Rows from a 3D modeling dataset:
..............................
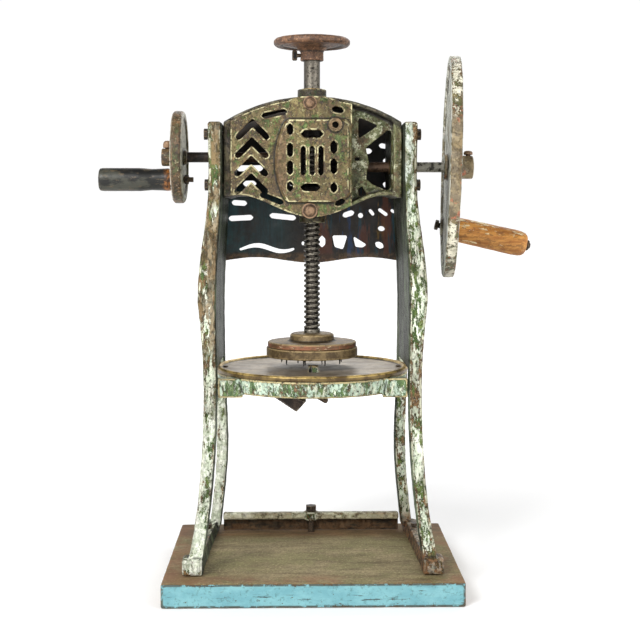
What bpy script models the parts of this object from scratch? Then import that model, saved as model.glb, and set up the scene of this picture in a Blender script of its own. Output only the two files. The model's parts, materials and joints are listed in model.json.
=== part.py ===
"""Hand-cranked shaved ice machine: a cast iron stand with two bevel drives over a bladed plate.

Units are metres, +Z up, +X to the flywheel's side and -Y to the front. The origin is the
centre of the wooden board's underside; the spindle's axis is the Z axis.
"""
import math

import bmesh
import bpy
from mathutils import Matrix, Vector

GAP = 0.0003                     # clearance between touching parts
RUNNING = 0.0004                 # clearance round a turning or sliding shaft
BOLT_SIDES = 10                  # facets round a bolt's shank and its hole

# Board
DATUM = 0.0045                   # every height below counts from this far above the board's underside
BOARD = Vector((0.4345, 0.3425, 0.031))

# Side frames: z, inner x, outer x, front y, rear y of each station, for the right-hand frame
FRONT_LEG = (
    (0.6905, 0.1330, 0.1542, -0.103, -0.064),
    (0.600, 0.1330, 0.1530, -0.103, -0.064),
    (0.560, 0.1345, 0.1555, -0.103, -0.070),
    (0.500, 0.1385, 0.1640, -0.105, -0.079),
    (0.435, 0.1410, 0.1695, -0.108, -0.081),
    (0.384, 0.1408, 0.1650, -0.105, -0.081),
    (0.333, 0.1405, 0.1620, -0.102, -0.080),
    (0.285, 0.1403, 0.1612, -0.101, -0.079),
    (0.230, 0.1415, 0.1625, -0.103, -0.081),
    (0.165, 0.1455, 0.1660, -0.109, -0.087),
    (0.110, 0.1510, 0.1715, -0.118, -0.095),
    (0.050, 0.1590, 0.1820, -0.133, -0.108),
)
REAR_LEG = (
    (0.6905, 0.1330, 0.1500, 0.086, 0.110),
    (0.560, 0.1345, 0.1520, 0.086, 0.110),
    (0.435, 0.1400, 0.1600, 0.087, 0.110),
    (0.333, 0.1395, 0.1580, 0.087, 0.110),
    (0.285, 0.1380, 0.1560, 0.086, 0.109),
    (0.184, 0.1342, 0.1535, 0.087, 0.109),
    (0.120, 0.1385, 0.1570, 0.095, 0.117),
    (0.040, 0.1480, 0.1670, 0.112, 0.135),
)
LEG_SECTIONS = 18
LEG_BEVEL = 0.003
WEB_THICKNESS = 0.008
WEB_INSET = 0.0006               # the web's inner face stands back from the legs'
WEB_Y = (-0.090, 0.098)
WEB_BOTTOM = 0.324
RAIL_TOP = 0.050
FOOT_BLOCK = (Vector((0.1585, -0.137, BOARD.z + GAP)), Vector((0.1905, -0.104, 0.056)))
CROSS_BAR_Z = (0.051, 0.0625)
CROSS_BAR_Y = (0.114, 0.128)
CROSS_WEB_Y = (0.1266, 0.1310)   # the upright plate under the bar's rear edge
FOOT_SCREWS = (Vector((0.1720, -0.055, 0.0)), Vector((0.1660, 0.075, 0.0)))
HOUSING_BOLTS = {"front_upper": (-0.0735, 0.673), "front_lower": (-0.0735, 0.598), "rear": (0.0755, 0.632)}
TRAY_BOLTS = {"front": -0.090, "rear": 0.096}
TRAY_BOLT_Z = 0.300
BACK_BOLT_Z = 0.600
BACK_BOLT_X = 0.1405

# Gear housing, its cover and the openwork back plate
HOUSING_HALF_WIDTH = 0.1320
HOUSING_SIDE_WALL = 0.0125
HOUSING_RIM = 0.006
HOUSING_Y = (-0.083, 0.094)
CROWN_TOP = 0.729
CROWN_SIDE = 0.691
BELLY_BOTTOM = 0.550
BELLY_SIDE = 0.583
BELLY_HALF_SPAN = 0.107
BELLY_CURL = 8.0                 # how fast the underside drops again towards the side walls
RECESS_Y = (-0.062, -0.056)
COVER_X = (-0.121, 0.058)
COVER_THICKNESS = 0.0072
PANEL_X = (-0.056, 0.0572)
PANEL_Z = (0.572, 0.694)
PANEL_RISE = 0.0065
BACK_PLATE_Y = (0.1103, 0.1143)
BACK_PLATE_HALF_WIDTH = 0.1460
BACK_PLATE_TOP = (0.688, 0.7265)
BACK_PLATE_BOTTOM = 0.479
COLLAR_RADIUS = 0.0225
COLLAR_Z = (0.714, 0.746)
BOSS_RADIUS = 0.0205
BOSS_Z = (0.5407, 0.562)
COVER_BOLTS = ((-0.004, 0.7180), (-0.0045, 0.5598))
COVER_SLOTS = (
    # x, z, length, width and tilt of each round-ended slot
    (-0.0564, 0.7020, 0.039, 0.0080, 11.0),
    (0.0368, 0.7080, 0.019, 0.0085, -12.0),
    (-0.0603, 0.5775, 0.038, 0.0080, -21.0),
    (0.0400, 0.5720, 0.017, 0.0080, 27.0),
    (-0.0010, 0.6724, 0.033, 0.0110, 0.0),
    (-0.0033, 0.5940, 0.030, 0.0110, 0.0),
    (-0.0334, 0.6788, 0.018, 0.0085, 90.0),
    (-0.0334, 0.6489, 0.022, 0.0085, 90.0),
    (-0.0334, 0.6227, 0.022, 0.0085, 90.0),
    (-0.0334, 0.5954, 0.016, 0.0085, 90.0),
    (0.0308, 0.6529, 0.020, 0.0095, 90.0),
    (0.0308, 0.6249, 0.024, 0.0095, 90.0),
    (0.0308, 0.5936, 0.016, 0.0095, 90.0),
    (-0.0140, 0.6330, 0.044, 0.0070, 90.0),
    (-0.0010, 0.6330, 0.044, 0.0070, 90.0),
    (0.0120, 0.6330, 0.044, 0.0070, 90.0),
)
COVER_CHEVRONS = ((-0.0885, 0.6950), (-0.0895, 0.6680), (-0.0905, 0.6410), (-0.0905, 0.6150))
SIGHT_HOLE = (0.0331, 0.6857)

# Spindle, its gears and the plates it carries
SPINDLE_RADIUS = 0.0125
SPINDLE_Z = (0.352, 0.8255)
KEYWAY_HALF_WIDTH = 0.0025
KEYWAY_FLOOR = 0.0097
BUSH_RADIUS = 0.0165
MODULE = 0.004
PINION_TEETH = 12
GEAR_TEETH = 18
GEAR_FACE = 0.014
GEAR_HUB_RADIUS = 0.022
UPPER_PLATE_RADIUS = 0.0685
LOWER_PLATE_RADIUS = 0.0705
LOWER_PLATE_Z = (0.335, 0.3497)
SPIKE_RINGS = ((0.022, 5, 0.0125), (0.047, 9, 0.0110))     # ring radius, count, length

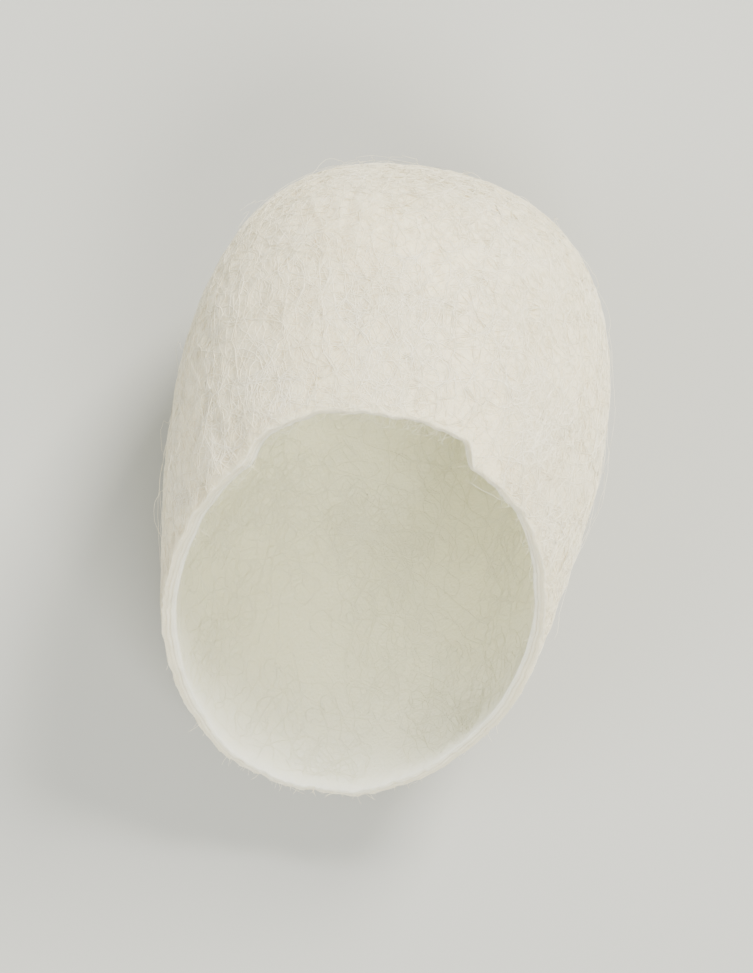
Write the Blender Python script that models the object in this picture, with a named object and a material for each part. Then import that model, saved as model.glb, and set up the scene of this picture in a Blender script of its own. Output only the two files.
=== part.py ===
"""An empty silkworm cocoon, cut open with one slanting cut and lying on its back.

Metres, +Z up. The closed end points to +Y and the cut mouth faces -Y and up. The cocoon rests on a
small flat spot on its belly at Z = 0, and its bounding box is centred on X = 0 and Y = 0.

A place on the skin is given by two angles: polar runs from 0 at the closed end to pi at the end
that was cut away, and around runs about the long axis from 0 at the top.
"""

import math

import bmesh
import bpy
from mathutils import Vector

# Driving dimensions
SPUN_LENGTH = 0.0350        # end to end, as the cocoon was spun, before the cut
MID_RADIUS = 0.00936        # halfway along
WALL = 0.0006               # thickness of the silk wall
CUT_START = 0.0118          # from the closed end to where the cut meets the top
CUT_ANGLE = math.radians(41.8)  # between the cut and the long axis
CUT_TURN = math.radians(4.0)    # how far the cut is turned from straight across
BELLY_DEPTH = 0.00042       # how far the resting spot is pressed in

# The egg-like outline
TAPER = 0.27                # fuller towards the closed end, slimmer towards the mouth
FULLNESS = 0.098            # blunter ends
ROUNDNESS = 0.85            # 1 gives elliptical ends, less gives squarer ones
OVALITY = 0.008             # wider than tall
LOBES = 0.006               # uneven roundness of a spun thing
LOBE_TWIST = 1.3

# Mesh density
SEGMENTS = 60               # around the long axis
RINGS = 26                  # from the closed end to the rim
CUT_SEARCH_STEPS = 30

SILK_COLOUR = (0.72, 0.69, 0.61, 1.0)
SILK_ROUGHNESS = 0.62
SILK_METALLIC = 0.0


def clear_scene():
    """Remove every object of the open scene."""
    for thing in list(bpy.data.objects):
        bpy.data.objects.remove(thing, do_unlink=True)


def skin_point(polar, around):
    """Give the point of the outer skin at two angles, with the middle of the spun length at 0."""
    station = -math.cos(polar)
    outline = 1 - TAPER * station + FULLNESS * station**2
    unevenness = 1 - OVALITY * math.cos(2 * around) + LOBES * math.cos(3 * around + LOBE_TWIST * polar)
    radius = MID_RADIUS * outline * math.sin(polar) ** ROUNDNESS * unevenness
    return Vector((radius * math.sin(around), -station * SPUN_LENGTH / 2, radius * math.cos(around)))


def rim_polar(around, start, normal):
    """Find by halving the polar angle at which the cut plane crosses the skin."""
    kept, removed = 0.0, math.pi
    for _ in range(CUT_SEARCH_STEPS):
        middle = (kept + removed) / 2
        if (skin_point(middle, around) - start).dot(normal) > 0:
            removed = middle
        else:
            kept = middle
    return kept


def skin_sheet():
    """Build the outer skin from the closed end to the slanting rim, as an open sheet."""
    start = skin_point(math.acos(1 - 2 * CUT_START / SPUN_LENGTH), 0.0)
    back = math.sin(CUT_ANGLE)
    normal = Vector((back * math.sin(CUT_TURN), -back * math.cos(CUT_TURN), math.cos(CUT_ANGLE)))

    sheet = bmesh.new()
    pole = sheet.verts.new(skin_point(0.0, 0.0))
    columns = []
    for segment in range(SEGMENTS):
        around = 2 * math.pi * segment / SEGMENTS
        reach = rim_polar(around, start, normal)
        points = (skin_point(reach * ring / RINGS, around) for ring in range(1, RINGS + 1))
        columns.append([sheet.verts.new(point) for point in points])

    for segment, column in enumerate(columns):
        following = columns[(segment + 1) % SEGMENTS]
        sheet.faces.new((pole, column[0], following[0]))
        for inner in range(RINGS - 1):
            outer = inner + 1
            sheet.faces.new((column[inner], column[outer], following[outer], following[inner]))
    bmesh.ops.recalc_face_normals(sheet, faces=sheet.faces)
    return sheet


def press_belly(sheet):
    """Flatten the lowest skin into the spot that the cocoon rests on."""
    spot = min(vert.co.z for vert in sheet.verts) + BELLY_DEPTH
    for vert in sheet.verts:
        vert.co.z = max(vert.co.z, spot)


def set_down(sheet):
    """Move the sheet so that it stands on Z = 0 with its bounding box centred."""
    xs, ys, zs = zip(*(vert.co for vert in sheet.verts))
    middle = Vector(((min(xs) + max(xs)) / 2, (min(ys) + max(ys)) / 2, min(zs)))
    bmesh.ops.translate(sheet, verts=sheet.verts, vec=-middle)


def silk_material():
    """Make the off-white, satin silk."""
    silk = bpy.data.materials.new("silk")
    silk.use_nodes = True
    shader = silk.node_tree.nodes["Principled BSDF"]
    shader.inputs["Base Color"].default_value = SILK_COLOUR
    shader.inputs["Roughness"].default_value = SILK_ROUGHNESS
    shader.inputs["Metallic"].default_value = SILK_METALLIC
    return silk


def make_cocoon():
    """Make the one-piece cocoon: the skin, thickened inwards to the silk wall."""
    sheet = skin_sheet()
    press_belly(sheet)
    set_down(sheet)
    for edge in sheet.edges:
        edge.smooth = not edge.is_boundary

    mesh = bpy.data.meshes.new("cocoon")
    sheet.to_mesh(mesh)
    sheet.free()
    for face in mesh.polygons:
        face.use_smooth = True
    mesh.materials.append(silk_material())

    cocoon = bpy.data.objects.new("cocoon", mesh)
    bpy.context.scene.collection.objects.link(cocoon)
    wall = cocoon.modifiers.new("wall", "SOLIDIFY")
    wall.thickness = WALL
    wall.offset = -1.0
    wall.use_even_offset = True
    wall.use_rim = True
    return cocoon


clear_scene()
make_cocoon()
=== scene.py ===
"""Looks of an empty silkworm cocoon that was cut open and lies on its back.

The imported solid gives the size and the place. This script rebuilds its wall as spun silk: a
crinkled outer skin, a smoother inside, a layered cut edge, filament laid in figures of eight on
both sides, stray floss and the frayed ends along the cut. Lengths are in metres and +Z is up.
"""

import logging
import math
from dataclasses import dataclass, field
from enum import Enum

import bpy
import numpy as np
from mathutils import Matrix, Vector, noise
from mathutils.bvhtree import BVHTree


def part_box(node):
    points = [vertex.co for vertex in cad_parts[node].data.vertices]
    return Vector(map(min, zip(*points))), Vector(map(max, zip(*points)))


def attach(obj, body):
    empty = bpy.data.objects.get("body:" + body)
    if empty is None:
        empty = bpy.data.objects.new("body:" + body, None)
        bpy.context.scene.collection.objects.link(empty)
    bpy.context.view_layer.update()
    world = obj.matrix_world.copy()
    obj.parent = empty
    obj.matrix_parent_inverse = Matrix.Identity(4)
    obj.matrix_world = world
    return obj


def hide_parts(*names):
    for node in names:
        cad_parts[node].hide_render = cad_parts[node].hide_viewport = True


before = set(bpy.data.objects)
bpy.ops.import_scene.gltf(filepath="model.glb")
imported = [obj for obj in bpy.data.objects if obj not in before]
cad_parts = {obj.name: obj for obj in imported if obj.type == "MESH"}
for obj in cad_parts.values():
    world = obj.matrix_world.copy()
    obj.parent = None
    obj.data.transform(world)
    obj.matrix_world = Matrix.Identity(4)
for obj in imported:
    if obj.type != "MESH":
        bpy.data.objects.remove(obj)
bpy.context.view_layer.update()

log = logging.getLogger("cocoon")

MM = 0.001
TURN = 2 * math.pi
SILK_IOR = 1.5
BODY = "root"
NODE = "cocoon"
BAKE_MAP = "OFBake"
MAP_END = 0.01  # how much of the map's height the end caps take


class Side(Enum):
    """The two faces of the silk wall."""

    OUTSIDE = "outside"
    INSIDE = "inside"


class Section(Enum):
    """Three-sided sections of a filament: the corners' places sideways and upwards, in radii."""

    ROUND = ((0.0, 1.0), (-0.866, -0.5), (0.866, -0.5))
    STUCK_DOWN = ((0.0, 0.52), (-1.0, -0.3), (1.0, -0.3))


# ---------------------------------------------------------------------------------------------
# Shader building
# ---------------------------------------------------------------------------------------------


class Signal:
    """An output socket in a shader tree. Arithmetic on it adds Math nodes."""

    def __init__(self, tree: "ShaderTree", socket: bpy.types.NodeSocket) -> None:
        """Keep the tree and the socket."""
        self.tree = tree
        self.socket = socket

    def _math(self, operation: str, first: "Signal | float", second: "Signal | float") -> "Signal":
        """Add one Math node.

        Args:
            operation: The Math node's operation.
            first: Its first value.
            second: Its second value.

        Returns:
            The node's output.
        """
        return self.tree.node("ShaderNodeMath", {"operation": operation}, {0: first, 1: second})

    def __add__(self, other: "Signal | float") -> "Signal":
        """Add."""
        return self._math("ADD", self, other)

    def __radd__(self, other: float) -> "Signal":
        """Add, with the number first."""
        return self._math("ADD", other, self)

    def __sub__(self, other: "Signal | float") -> "Signal":
        """Subtract."""
        return self._math("SUBTRACT", self, other)

    def __rsub__(self, other: float) -> "Signal":
        """Subtract from a number."""
        return self._math("SUBTRACT", other, self)

    def __mul__(self, other: "Signal | float") -> "Signal":
        """Multiply."""
        return self._math("MULTIPLY", self, other)

    def __rmul__(self, other: float) -> "Signal":
        """Multiply, with the number first."""
        return self._math("MULTIPLY", other, self)

    def size(self) -> "Signal":
        """Give the value without its sign."""
        return self._math("ABSOLUTE", self, 0.0)

    def limited(self) -> "Signal":
        """Keep the value between 0 and 1."""
        return self.tree.node("ShaderNodeClamp", {}, {"Value": self})


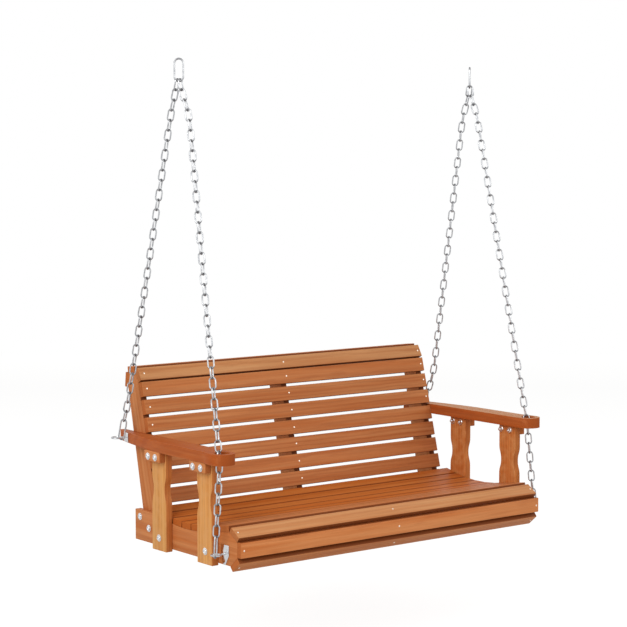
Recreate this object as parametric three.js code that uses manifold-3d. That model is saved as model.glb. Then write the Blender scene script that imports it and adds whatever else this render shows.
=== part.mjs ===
// Porch swing: a slatted bench with a rolled back, hung on four chains from two top links.
// Millimetres, +Z up, +X to the sitter's left hand, front towards -Y.
// The origin lies midway between the two points where the top links bear on their hooks.
import * as THREE from 'three';
import { mergeVertices } from 'three/addons/utils/BufferGeometryUtils.js';
import Module from 'manifold-3d';

const wasm = await Module();
wasm.setup();

// ---- Driving dimensions. The bench is laid out from the front face of its middle front
// slat (y = 0) and from the underside of its side rails (z = 0).
const fit = 0.3; // gap between pieces that touch

const backWidth = 1220; // over the outer faces of the two side stiles
const railThickness = 22;
const stileThickness = 24;
const railLength = 598.5; // front face of the bench to the rear end of a rail
const railRearHeight = 101;

const slatThickness = 20;
const slatWidth = 49; // of every slat but the roll's and the crest
const slatEdge = 2; // rounding along the edges of every slat

const seatSlatCount = 8;
const seatSlatGap = 3.7;
const seatFront = 63.5; // front edge of the first seat slat
const seatFrontSlope = THREE.MathUtils.degToRad(8.4); // the front of the bed is straight
const seatLowHeight = 79; // underside of the lowest seat slat
const seatDishRadius = 650;
const levelSeatSlat = 5; // the slat at the bottom of the dish lies level

const upperFrontAngle = THREE.MathUtils.degToRad(33.6);
const lowerFrontAngle = THREE.MathUtils.degToRad(40);
const middleFrontHeight = 57.25; // centre of the upright front slat
const chinHeight = 31.3; // where the nose of a rail turns under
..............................
== STATED EXERCISE ==
Working from the entries above, return all lines that contain "collection".

== TASK RESULT ==
    bpy.context.scene.collection.objects.link(cocoon)
        bpy.context.scene.collection.objects.link(empty)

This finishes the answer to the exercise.